Blog
Self dismissal does not exist
- Posted:
- 19 May 2016
- Time to read:
- 4 mins
Sometimes employers will write to employees who have been absent for a period of time, usually through sickness or perhaps an employee is reluctant to attend a disciplinary hearing, and tell the employee that if he does not attend work by a certain date that he will be deemed to have “dismissed himself”. A recent case in the Employment Appeal Tribunal has confirmed that there is no such thing as “self dismissal”. In that case an employee had an accident at work in January 2005 and took sick leave. He provided sick notes until June 2006. The employer wrote to him claiming that they had tried to contact him. He did not reply. They asked the employee to confirm whether he still wanted to work for the company and that if he did not provide confirmation of that by July 2006 they said that his employment would be terminated “by his own volition”. This letter was returned unopened to the employer and the employer made no further attempt to contact the employee.
The employee had in fact moved in January 2006 but had failed to inform his employer of his new address. The employee made a personal injury claim against the company and the company’s solicitors in May 2009 sent a copy of their letter dated 28 June to the employee at his new address. As this was the first time that he had seen this letter he lodged a claim in the Employment Tribunal claiming unfair dismissal, disability discrimination, breach of contract and holiday pay.
In the Employment Tribunal the Judge struck out the employee’s claim on the basis that he had resigned on 31 January 2006 because of his failure to inform his employer of his change of address as well as failing to arrange for his post to be forwarded from his old address to his new one. The Employment Judge said that that amounted to an implied termination by him of his employment contract. In effect the Judge said that implied termination amounted to a “self dismissal”.
However, the Employment Appeal Tribunal reversed the decision. They held that the employer’s letter of 28 June was not an acceptance of the employee’s repudiation of contract or an “acceptance” of his “resignation”.
The EAT therefore held that he was still an employee of the company until 20 May. Therefore his complaints of unfair dismissal and breach of contract claims were brought within time (three months of 20 May 2009). As he was an employee up to 20 May 2009 the disability discrimination and holiday pay claims were still continuing claims.

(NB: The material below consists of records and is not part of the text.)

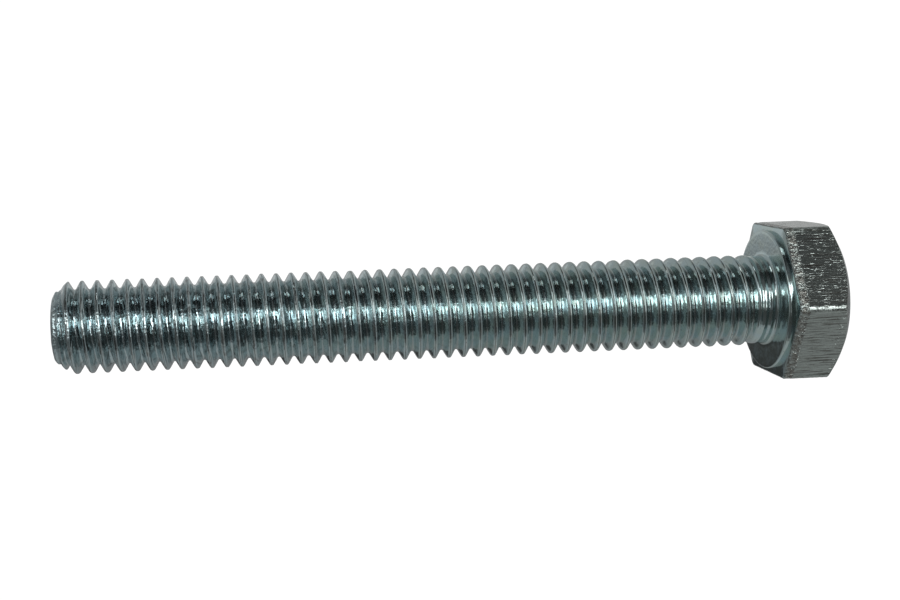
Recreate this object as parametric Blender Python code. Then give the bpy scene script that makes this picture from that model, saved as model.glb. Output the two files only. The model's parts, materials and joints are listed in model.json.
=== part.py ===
"""A fully threaded hexagon head bolt, M8 x 1.25 x 60 mm, with a right-hand thread.

The real bolt is one piece of steel: its head is forged on the end of a wire and its thread is rolled
into the same wire, so the whole bolt is one solid here too. It lies along X with its head at +X and one
flat of its head facing down. The origin is the centre of the head's outer face.
"""

import math

import bmesh
import bpy

MM = 0.001

# The shank is a grid that winds with the thread: each segment round it rises one step along it.
PITCH = 1.25 * MM
SEGMENTS = 24
STEP = PITCH / SEGMENTS

# Thread profile. The crest and the root have narrow flats, with a straight flank on each side.
CREST_RADIUS = 3.915 * MM
ROOT_RADIUS = CREST_RADIUS - 0.6134 * PITCH
CREST_STEPS = 3
FLANK_STEPS = 8
ROOT_STEPS = SEGMENTS - CREST_STEPS - 2 * FLANK_STEPS
FIRST_CREST_STEPS = 16

# Shank, from the chamfered point to the fillet under the head.
SHANK_LENGTH = 60.35 * MM
POINT_RADIUS = 2.81 * MM
POINT_CHAMFER_LENGTH = 1.3 * MM
RUN_OUT_LENGTH = 1.3 * MM
NECK_LENGTH = 1.0 * MM
NECK_RADIUS = 3.55 * MM
FILLET_RADIUS = 0.5 * MM
FILLET_SEGMENTS = 3

# Head, with a raised washer face under it and a chamfer round its outer end.
HEAD_HEIGHT = 5.2 * MM
ACROSS_FLATS = 12.75 * MM
ACROSS_CORNERS = 14.5 * MM
WASHER_FACE_RADIUS = 5.925 * MM
WASHER_FACE_HEIGHT = 0.45 * MM
CHAMFER_CIRCLE_RADIUS = 5.75 * MM
CHAMFER_ANGLE = math.radians(32)
FLAT_SEGMENTS = 6

BEARING_X = -HEAD_HEIGHT
POINT_X = BEARING_X - SHANK_LENGTH
THREAD_STEPS = int((SHANK_LENGTH - NECK_LENGTH) / STEP)

SMOOTH_UP_TO = math.radians(25)
ZINC_PLATE = {"Base Color": (0.50, 0.53, 0.53, 1.0), "Metallic": 1.0, "Roughness": 0.32}


def clear_scene():
    for item in list(bpy.data.objects):
        bpy.data.objects.remove(item)


def on_axis_circle(x, radius, angle):
    """The point at this radius and angle round the bolt's axis. Angle zero is +Y and a right angle is +Z."""
    return (x, radius * math.cos(angle), radius * math.sin(angle))


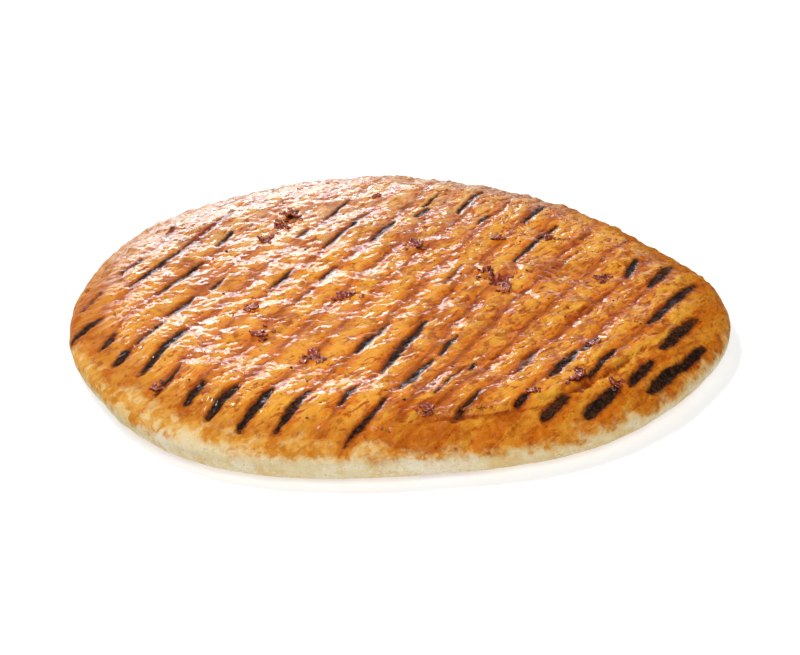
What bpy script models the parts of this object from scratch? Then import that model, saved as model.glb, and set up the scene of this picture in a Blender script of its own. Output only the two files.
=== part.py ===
"""A grilled pita bread: a nearly round, glazed flatbread with a puffed rim, marked by griddle bars.

Run it with blender --background --python part.py, or from Blender's text editor.
Metres, +Z up. The origin is on the face that the loaf rests on, under its middle.
"""

import math

import bmesh
import bpy
from mathutils import Matrix, Vector

# The outline seen from above: a mean radius, and waves of (cosine, sine) metres for that many lobes.
# The waves' own centre stands off the origin, so that the origin is under the middle of the loaf.
MEAN_RADIUS = 0.0992
OUTLINE_WAVES = {
    2: (0.0013, -0.0004),
    3: (0.0022, -0.0019),
    4: (0.0004, -0.0010),
    5: (0.0004, 0.0005),
    6: (0.0006, -0.0001),
    7: (0.0005, -0.0005),
    8: (0.0002, 0.0002),
}
WAVE_CENTRE = Vector((-0.0031, -0.0025, 0.0))

# The section from the middle to the edge. A share is a share of the outline's radius.
CREST_HEIGHT = 0.0145
CREST_SHARE = 0.72
DISH_DEPTH = 0.0004
WIDEST_HEIGHT = 0.0055
SHOULDER_POWER = 2.2
FOOT_SHARE = 0.93

# The rings of faces that the section is divided into.
SIDES = 96
TOP_RINGS = 9
SHOULDER_RINGS = 8
UNDER_RINGS = 4

# The griddle's bars, counted from the middle one. Past the last straight bar the loaf curled as it
# was pressed, so its furrows lie turned there.
BAR_PITCH = 0.010
BARS = range(-8, 9)
BAR_ANGLE = math.radians(65)
LAST_STRAIGHT_BAR = -3
FULLY_TURNED_BAR = -6
BAR_TURN = math.radians(-8.5)
BAR_RADIUS = 0.0025
BAR_SIDES = 18
BAR_OVERHANG = 0.004
FURROW_DEPTH = 0.0010

CRUST_COLOUR = (0.62, 0.27, 0.05, 1.0)
CRUST_ROUGHNESS = 0.38


def clear_scene():
    for obj in list(bpy.data.objects):
        bpy.data.objects.remove(obj, do_unlink=True)


def new_collection(name):
    made = bpy.data.collections.new(name)
    bpy.context.scene.collection.children.link(made)
    return made


def outline_radius(angle):
    """Distance from the middle to the widest line of the loaf, in that direction."""
    waves = (
        cosine * math.cos(lobes * angle) + sine * math.sin(lobes * angle)
        for lobes, (cosine, sine) in OUTLINE_WAVES.items()
    )
    return MEAN_RADIUS + sum(waves)


def section():
    """(share, height) pairs from the ring nearest the top's middle, out over the rim and in to the foot."""
    points = []
    for ring in range(1, TOP_RINGS + 1):
        share = CREST_SHARE * ring / TOP_RINGS
        inner = math.sin(math.pi * ring / TOP_RINGS)
        points.append((share, CREST_HEIGHT - DISH_DEPTH * inner))
    for ring in range(1, SHOULDER_RINGS + 1):
        turn = 0.5 * math.pi * ring / SHOULDER_RINGS
        out = math.sin(turn) ** (2 / SHOULDER_POWER)
        up = max(math.cos(turn), 0.0) ** (2 / SHOULDER_POWER)
        share = CREST_SHARE + (1 - CREST_SHARE) * out
        points.append((share, WIDEST_HEIGHT + (CREST_HEIGHT - WIDEST_HEIGHT) * up))
    for ring in range(1, UNDER_RINGS + 1):
        turn = 0.5 * math.pi * ring / UNDER_RINGS
        share = FOOT_SHARE + (1 - FOOT_SHARE) * math.cos(turn)
        points.append((share, WIDEST_HEIGHT * (1 - math.sin(turn))))
    return points


def make_loaf(collection):
    """The smooth loaf, shaped from a ball whose poles and rings are moved onto the section."""
    rings = [(0.0, CREST_HEIGHT), *section(), (0.0, 0.0)]
    steps = len(rings) - 1
    mesh = bpy.data.meshes.new("pita_bread")
    bm = bmesh.new()
    bmesh.ops.create_uvsphere(bm, u_segments=SIDES, v_segments=steps, radius=1.0)
    for vertex in bm.verts:
        latitude = math.acos(max(-1.0, min(1.0, vertex.co.z)))
        ring = round(latitude / math.pi * steps)
        share, height = rings[ring]
        angle = math.atan2(vertex.co.y, vertex.co.x)
        radius = share * outline_radius(angle)
        out = Vector((radius * math.cos(angle), radius * math.sin(angle), height))
        vertex.co = WAVE_CENTRE + out
    bm.to_mesh(mesh)
    bm.free()
    loaf = bpy.data.objects.new("pita_bread", mesh)
    collection.objects.link(loaf)
    return loaf


def bar_angle(bar):
    share = (LAST_STRAIGHT_BAR - bar) / (LAST_STRAIGHT_BAR - FULLY_TURNED_BAR)
    return BAR_ANGLE + BAR_TURN * min(max(share, 0.0), 1.0)


def make_bars(collection):
    """All the griddle's bars in one mesh, lying level and reaching a furrow's depth into the crest."""
    mesh = bpy.data.meshes.new("griddle_bars")
    bm = bmesh.new()
    across = Vector((-math.sin(BAR_ANGLE), math.cos(BAR_ANGLE), 0.0))
    height = CREST_HEIGHT - FURROW_DEPTH + BAR_RADIUS
    for bar in BARS:
        distance = bar * BAR_PITCH
        middle = WAVE_CENTRE + across * distance + Vector((0.0, 0.0, height))
        chord = 2.0 * math.sqrt(MEAN_RADIUS**2 - distance**2)
        lie_along = Matrix.Rotation(bar_angle(bar), 4, "Z") @ Matrix.Rotation(0.5 * math.pi, 4, "Y")
        bmesh.ops.create_cone(
            bm,
            cap_ends=True,
            segments=BAR_SIDES,
            radius1=BAR_RADIUS,
            radius2=BAR_RADIUS,
            depth=chord + BAR_OVERHANG,
            matrix=Matrix.Translation(middle) @ lie_along,
        )
    bm.to_mesh(mesh)
    bm.free()
    bars = bpy.data.objects.new("griddle_bars", mesh)
    bars.hide_render = True
    bars.display_type = "WIRE"
    collection.objects.link(bars)
    return bars


def press_furrows(loaf, bars):
    cut = loaf.modifiers.new("furrows", "BOOLEAN")
    cut.operation = "DIFFERENCE"
    cut.solver = "EXACT"
    cut.object = bars


def crust_material():
    material = bpy.data.materials.new("glazed_crust")
    material.use_nodes = True
    shader = material.node_tree.nodes["Principled BSDF"]
    shader.inputs["Base Color"].default_value = CRUST_COLOUR
    shader.inputs["Roughness"].default_value = CRUST_ROUGHNESS
    shader.inputs["Metallic"].default_value = 0.0
    return material


def main():
    clear_scene()
    part = new_collection("pita_bread")
    cutters = new_collection("cutters")
    loaf = make_loaf(part)
    loaf.data.materials.append(crust_material())
    loaf.data.shade_smooth()
    loaf.data.set_sharp_from_angle(angle=math.radians(30))
    press_furrows(loaf, make_bars(cutters))


main()
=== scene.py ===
"""A grilled pita bread on a plain pale floor, made from the library part's frame.

Run as a script in Blender. The panel in the 3D view's sidebar lists the pieces once it has run.
Sizes are in metres unless a name says otherwise. Along means along the griddle's bars, and across
means square to them, both measured from the outline's own centre.
"""

import math

import bpy
import numpy as np
from mathutils import Euler, Matrix, Vector, noise


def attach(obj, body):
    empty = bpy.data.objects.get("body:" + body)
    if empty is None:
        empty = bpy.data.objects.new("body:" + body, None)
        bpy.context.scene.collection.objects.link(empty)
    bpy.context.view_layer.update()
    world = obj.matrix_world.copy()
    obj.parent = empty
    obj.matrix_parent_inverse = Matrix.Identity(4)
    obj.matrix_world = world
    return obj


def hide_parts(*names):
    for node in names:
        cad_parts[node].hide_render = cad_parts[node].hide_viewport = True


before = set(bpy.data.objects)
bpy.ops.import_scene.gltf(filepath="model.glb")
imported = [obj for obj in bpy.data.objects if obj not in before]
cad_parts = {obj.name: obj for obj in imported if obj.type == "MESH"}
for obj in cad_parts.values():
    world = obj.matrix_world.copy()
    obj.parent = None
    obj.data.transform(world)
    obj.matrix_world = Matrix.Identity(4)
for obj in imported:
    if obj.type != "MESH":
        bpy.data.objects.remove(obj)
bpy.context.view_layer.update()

bl_info = {
    "name": "Grilled Pita Bread",
    "version": (1, 0, 0),
    "blender": (4, 5, 0),
    "location": "View3D > Sidebar > Pita",
    "description": "Makes a grilled pita bread with its crust flakes and crumbs",
    "category": "Add Mesh",
}

MM = 0.001

# The outline seen from above: (cosine, sine) millimetres for that many lobes round the loaf.
OUTLINE_WAVES = {
    2: (1.3, -0.4),
    3: (2.2, -1.9),
    4: (0.4, -1.0),
    5: (0.4, 0.5),
    6: (0.6, -0.1),
    7: (0.5, -0.5),
    8: (0.2, 0.2),
}
WAVE_CENTRE = Vector((-0.0031, -0.0025, 0.0))

# The griddle's bars, counted from the middle one. Past the last straight bar the loaf curled as it
# was pressed, so its furrows lie turned there.
BAR_ANGLE = math.radians(65)
BAR_PITCH = 10.0
BARS = range(-10, 9)
LAST_STRAIGHT_BAR = -3
FULLY_TURNED_BAR = -6
BAR_SLOPE = -0.15

# How the loaf's mesh is divided.
EDGE_POINTS = 1040
GRID_SHARE = 0.86
SHOULDER_RINGS = 15
UNDER_RINGS = 6
BASE_SHARES = (0.90, 0.60)
CREST_SHARE = 0.72
FOOT_SHARE = 0.93
SHOULDER_POWER = 2.2

# Each mark that the bars burnt, in millimetres: where it starts and ends along the bars, where it
# lies across them at its start and at its end, its width, how black it is and how red, from 0 to 1.
MARKS = [
    (33, 45, 79, 78, 2.0, 0.8, 0.1),
    (-53, -40, 80, 79, 2.0, 0.5, 0.1),
    (-31, -18, 79.5, 79.5, 1.8, 0.8, 0.0),
    (0, 10, 82, 84, 1.8, 0.5, 0.6),
    (51, 65, 75, 73, 2.0, 0.8, 0.2),
    (-67, -56, 73, 69, 3.4, 1.0, 0.0),
    (-38, -8, 71, 71, 1.8, 0.9, 0.1),
    (-8, 28, 71, 72, 2.2, 0.45, 0.7),
    (66, 77, 63, 62, 2.0, 0.7, 0.2),
    (-73, -64, 59, 59, 2.6, 0.7, 0.0),
    (-40, -12, 60, 60.5, 1.7, 0.75, 0.0),
    (0, 13, 62, 63.5, 1.9, 0.85, 0.0),
    (-79, -70, 50, 50, 3.0, 0.9, 0.1),
    (-70, -53, 48.5, 48.5, 1.6, 1.0, 0.0),
    (-50, -34, 50, 50, 1.8, 0.7, 0.3),
    (-28, -19, 48, 48, 1.8, 0.7, 0.2),
    (10, 14, 51, 51, 2.2, 0.4, 0.9),
    (21, 26, 52, 52, 2.4, 0.6, 0.9),
    (29, 38, 52, 52, 2.6, 0.6, 0.9),
    (-83, -54, 39, 40.5, 2.9, 1.0, 0.0),
    (17, 26, 42, 42, 1.2, 0.7, 0.0),
    (34, 53, 40.5, 40.5, 1.3, 0.6, 0.0),
    (-89, -75, 29.5, 29.5, 2.0, 0.7, 0.3),
    (-34, -31, 30, 30, 1.8, 0.6, 0.9),
    (-21, -5, 31, 31, 1.5, 0.6, 0.1),
    (14, 46, 30.5, 30, 1.8, 0.9, 0.0),
    (-91, -80, 19, 19, 3.2, 1.0, 0.0),
    (-28, -15, 19, 19, 1.2, 0.4, 0.3),
    (-9, 3, 20, 20, 1.6, 0.6, 0.3),
    (24, 43, 18.5, 18.5, 2.4, 0.7, 0.2),
    (50, 60, 14, 13, 2.4, 0.9, 0.1),
    (60, 71, 15, 14, 1.2, 0.7, 0.0),
    (86, 94, 26, 24, 2.0, 0.8, 0.1),
    (-94, -78, 10.5, 9.5, 3.5, 1.0, 0.0),
    (-95, -75, 0, 0, 3.4, 1.0, 0.0),
    (60, 81, 2.5, 1.5, 2.0, 0.8, 0.0),
    (-93, -72, -9.5, -9.5, 2.7, 0.8, 0.2),
    (-47, -35, -11, -11, 2.6, 0.9, 0.1),
    (-36, -26, -12, -12, 1.5, 0.5, 0.0),
    (53, 62, -8, -8, 2.0, 0.8, 0.1),
    (-76, -64, -20, -20, 2.2, 0.8, 0.1),
    (-54, -20, -22, -21.5, 3.0, 0.75, 0.35),
    (4, 20, -17, -16, 1.8, 0.5, 0.7),
    (60, 81, -21.5, -23, 2.6, 0.8, 0.2),
    (-89, -67, -28.5, -30.5, 2.0, 0.75, 0.2),
    (-61, -40, -31.5, -32, 3.0, 0.9, 0.1),
    (-38, -25, -33, -33.5, 2.2, 0.75, 0.2),
    (10, 20, -31, -32, 3.0, 0.45, 0.9),
    (30, 63, -29.5, -32, 2.0, 0.85, 0.0),
    (-60, -40, -41.5, -42, 1.4, 0.5, 0.4),
    (-43, -37, -44, -44, 2.0, 0.8, 0.2),
    (30, 42, -43, -45, 2.4, 0.35, 0.9),
    (54, 62, -44, -45, 2.2, 0.4, 0.8),
    (-68, -52, -50, -52, 1.7, 0.85, 0.1),
    (-39, -21, -57, -57, 2.2, 0.55, 0.2),
    (26, 34, -60, -60, 1.8, 0.5, 0.9),
    (-55, -48, -62.5, -64, 2.8, 0.85, 0.5),
    (-38, -19, -66.5, -68, 3.2, 0.75, 0.1),
    (-20, -13, -70, -70.5, 3.0, 0.8, 0.5),
    (34, 48, -66, -65, 3.0, 0.9, 0.1),
    (-56, -42, -71, -73.5, 4.0, 0.75, 0.2),
    (-38, -32, -72, -75, 2.6, 0.6, 0.8),
    (-33, -14, -76, -78, 2.4, 0.8, 0.2),
    (29, 51, -74.5, -76, 3.6, 0.7, 0.1),
    (-48, -31, -80.5, -84.5, 4.4, 1.0, 0.0),
    (-29, -12, -86.5, -88.5, 3.2, 0.9, 0.1),
    (4, 43, -81.5, -86, 3.3, 0.85, 0.1),
    (-6, 20, -89, -92.5, 4.2, 0.75, 0.1),
    (-27, -7, -92, -96, 4.0, 1.0, 0.0),
    (-11, 6, -96, -99, 3.2, 1.0, 0.2),
]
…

The employers in this case had an opportunity to argue that the contract had been frustrated but that wasn’t properly pleaded on behalf of the employers in the Tribunal case and the EAT would not allow the employer to raise that as a point of appeal at the EAT hearing. It is likely that if the employer had argued initially that the contract had been frustrated because the employee had been out of the workplace for so long there was a reasonable chance that that argument would have been upheld.
So the point to take from this case is that employers should not assume when an employee has been absent for a long period of time that the contract of employment will automatically terminate or that there has been some form of self dismissal whether an ultimatum has been given or not. It is important for the employer to realise that unless dismissal is effectively communicated to the employee that the contract of employment will remain in force and if the contract has remained in force for a number of years the employee will be entitled to claim any accrued but outstanding holiday pay, any pay that he might be entitled to and the right to return to work if he was fit. So if employers want to terminate the arrangement they must make sure that dismissal is effectively communicated to the employee. A letter that is sent to the wrong address or a letter that remains unopened (even deliberately) by the employee does not effectively communicate dismissal.